▸ **Given problem**:
Repeat the listing in full, exactly as it stands.

▸ **Recorded information**:
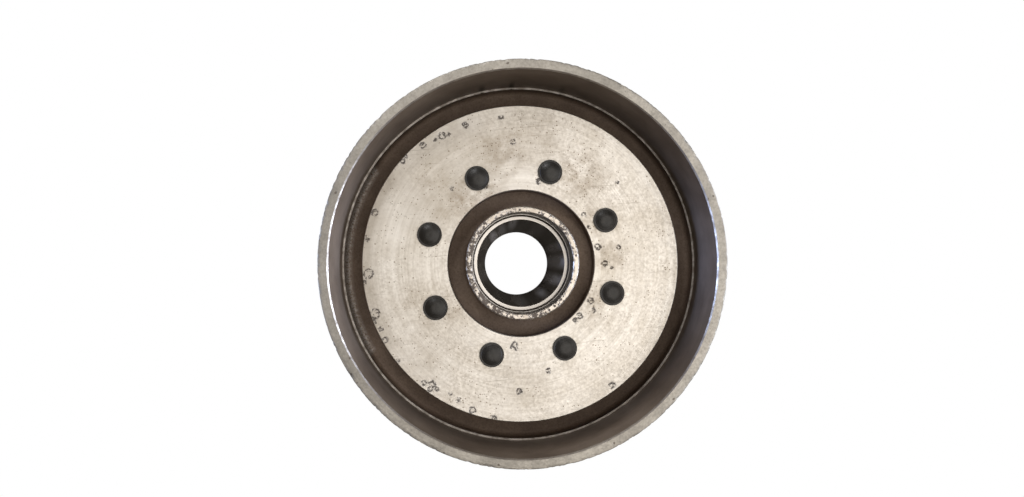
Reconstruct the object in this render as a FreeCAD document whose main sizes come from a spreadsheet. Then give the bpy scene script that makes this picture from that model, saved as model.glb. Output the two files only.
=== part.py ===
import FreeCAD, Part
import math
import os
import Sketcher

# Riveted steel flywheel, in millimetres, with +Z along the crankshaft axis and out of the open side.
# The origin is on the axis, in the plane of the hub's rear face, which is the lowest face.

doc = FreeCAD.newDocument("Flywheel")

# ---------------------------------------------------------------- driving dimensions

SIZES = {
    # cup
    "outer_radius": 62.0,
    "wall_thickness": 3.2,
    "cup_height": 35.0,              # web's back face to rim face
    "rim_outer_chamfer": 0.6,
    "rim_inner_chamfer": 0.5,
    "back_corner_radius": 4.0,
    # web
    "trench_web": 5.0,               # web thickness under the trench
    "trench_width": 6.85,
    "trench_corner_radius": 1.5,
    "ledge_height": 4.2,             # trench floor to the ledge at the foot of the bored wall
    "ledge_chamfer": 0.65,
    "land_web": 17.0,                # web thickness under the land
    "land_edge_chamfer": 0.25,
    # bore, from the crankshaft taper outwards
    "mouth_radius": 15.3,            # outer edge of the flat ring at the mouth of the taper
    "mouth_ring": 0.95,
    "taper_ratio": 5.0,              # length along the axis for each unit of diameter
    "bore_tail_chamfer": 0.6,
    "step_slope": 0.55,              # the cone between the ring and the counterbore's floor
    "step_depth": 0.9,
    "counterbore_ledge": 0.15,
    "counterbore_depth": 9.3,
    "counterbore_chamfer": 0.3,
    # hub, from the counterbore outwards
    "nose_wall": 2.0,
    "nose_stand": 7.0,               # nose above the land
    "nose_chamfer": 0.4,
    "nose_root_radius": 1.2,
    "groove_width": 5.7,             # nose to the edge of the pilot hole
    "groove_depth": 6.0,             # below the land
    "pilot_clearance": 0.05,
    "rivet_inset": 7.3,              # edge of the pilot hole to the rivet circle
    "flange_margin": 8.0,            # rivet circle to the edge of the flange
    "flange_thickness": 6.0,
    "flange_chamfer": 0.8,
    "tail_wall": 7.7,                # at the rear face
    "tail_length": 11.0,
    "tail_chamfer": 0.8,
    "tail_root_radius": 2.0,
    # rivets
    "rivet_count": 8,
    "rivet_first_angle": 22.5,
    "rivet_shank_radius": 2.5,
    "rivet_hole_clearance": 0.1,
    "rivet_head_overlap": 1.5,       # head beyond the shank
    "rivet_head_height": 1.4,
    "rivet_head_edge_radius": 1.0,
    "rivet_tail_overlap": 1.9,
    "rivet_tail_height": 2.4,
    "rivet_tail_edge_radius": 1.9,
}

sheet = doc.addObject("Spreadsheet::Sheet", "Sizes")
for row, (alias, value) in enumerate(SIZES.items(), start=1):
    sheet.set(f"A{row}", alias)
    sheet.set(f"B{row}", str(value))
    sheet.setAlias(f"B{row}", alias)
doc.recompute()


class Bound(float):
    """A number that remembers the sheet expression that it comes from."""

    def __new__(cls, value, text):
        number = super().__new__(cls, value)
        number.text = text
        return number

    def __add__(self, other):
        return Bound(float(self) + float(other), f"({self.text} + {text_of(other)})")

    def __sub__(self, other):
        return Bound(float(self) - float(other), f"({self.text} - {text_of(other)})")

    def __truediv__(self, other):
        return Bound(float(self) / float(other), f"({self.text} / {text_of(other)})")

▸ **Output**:
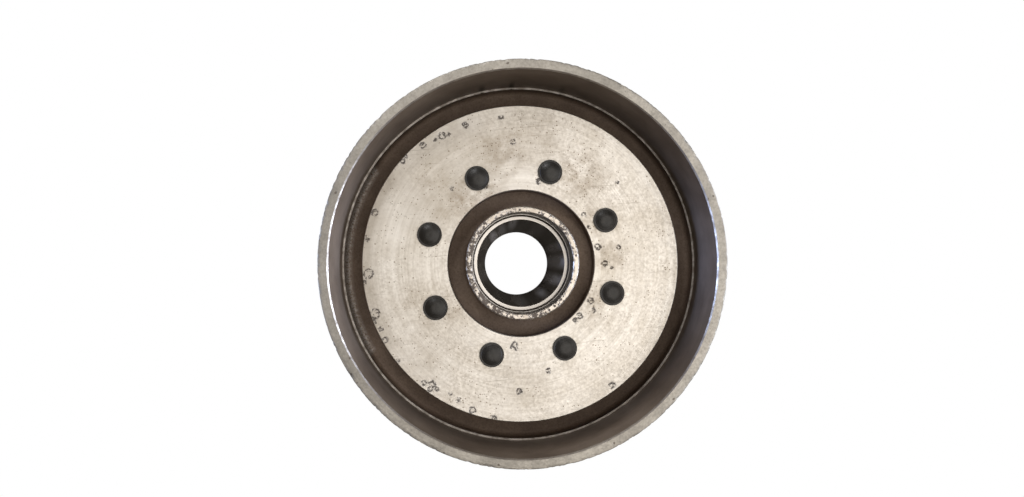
Reconstruct the object in this render as a FreeCAD document whose main sizes come from a spreadsheet. Then give the bpy scene script that makes this picture from that model, saved as model.glb. Output the two files only.
=== part.py ===
import FreeCAD, Part
import math
import os
import Sketcher

# Riveted steel flywheel, in millimetres, with +Z along the crankshaft axis and out of the open side.
# The origin is on the axis, in the plane of the hub's rear face, which is the lowest face.

doc = FreeCAD.newDocument("Flywheel")

# ---------------------------------------------------------------- driving dimensions

SIZES = {
    # cup
    "outer_radius": 62.0,
    "wall_thickness": 3.2,
    "cup_height": 35.0,              # web's back face to rim face
    "rim_outer_chamfer": 0.6,
    "rim_inner_chamfer": 0.5,
    "back_corner_radius": 4.0,
    # web
    "trench_web": 5.0,               # web thickness under the trench
    "trench_width": 6.85,
    "trench_corner_radius": 1.5,
    "ledge_height": 4.2,             # trench floor to the ledge at the foot of the bored wall
    "ledge_chamfer": 0.65,
    "land_web": 17.0,                # web thickness under the land
    "land_edge_chamfer": 0.25,
    # bore, from the crankshaft taper outwards
    "mouth_radius": 15.3,            # outer edge of the flat ring at the mouth of the taper
    "mouth_ring": 0.95,
    "taper_ratio": 5.0,              # length along the axis for each unit of diameter
    "bore_tail_chamfer": 0.6,
    "step_slope": 0.55,              # the cone between the ring and the counterbore's floor
    "step_depth": 0.9,
    "counterbore_ledge": 0.15,
    "counterbore_depth": 9.3,
    "counterbore_chamfer": 0.3,
    # hub, from the counterbore outwards
    "nose_wall": 2.0,
    "nose_stand": 7.0,               # nose above the land
    "nose_chamfer": 0.4,
    "nose_root_radius": 1.2,
    "groove_width": 5.7,             # nose to the edge of the pilot hole
    "groove_depth": 6.0,             # below the land
    "pilot_clearance": 0.05,
    "rivet_inset": 7.3,              # edge of the pilot hole to the rivet circle
    "flange_margin": 8.0,            # rivet circle to the edge of the flange
    "flange_thickness": 6.0,
    "flange_chamfer": 0.8,
    "tail_wall": 7.7,                # at the rear face
    "tail_length": 11.0,
    "tail_chamfer": 0.8,
    "tail_root_radius": 2.0,
    # rivets
    "rivet_count": 8,
    "rivet_first_angle": 22.5,
    "rivet_shank_radius": 2.5,
    "rivet_hole_clearance": 0.1,
    "rivet_head_overlap": 1.5,       # head beyond the shank
    "rivet_head_height": 1.4,
    "rivet_head_edge_radius": 1.0,
    "rivet_tail_overlap": 1.9,
    "rivet_tail_height": 2.4,
    "rivet_tail_edge_radius": 1.9,
}

sheet = doc.addObject("Spreadsheet::Sheet", "Sizes")
for row, (alias, value) in enumerate(SIZES.items(), start=1):
    sheet.set(f"A{row}", alias)
    sheet.set(f"B{row}", str(value))
    sheet.setAlias(f"B{row}", alias)
doc.recompute()


class Bound(float):
    """A number that remembers the sheet expression that it comes from."""

    def __new__(cls, value, text):
        number = super().__new__(cls, value)
        number.text = text
        return number

    def __add__(self, other):
        return Bound(float(self) + float(other), f"({self.text} + {text_of(other)})")

    def __sub__(self, other):
        return Bound(float(self) - float(other), f"({self.text} - {text_of(other)})")

    def __truediv__(self, other):
        return Bound(float(self) / float(other), f"({self.text} / {text_of(other)})")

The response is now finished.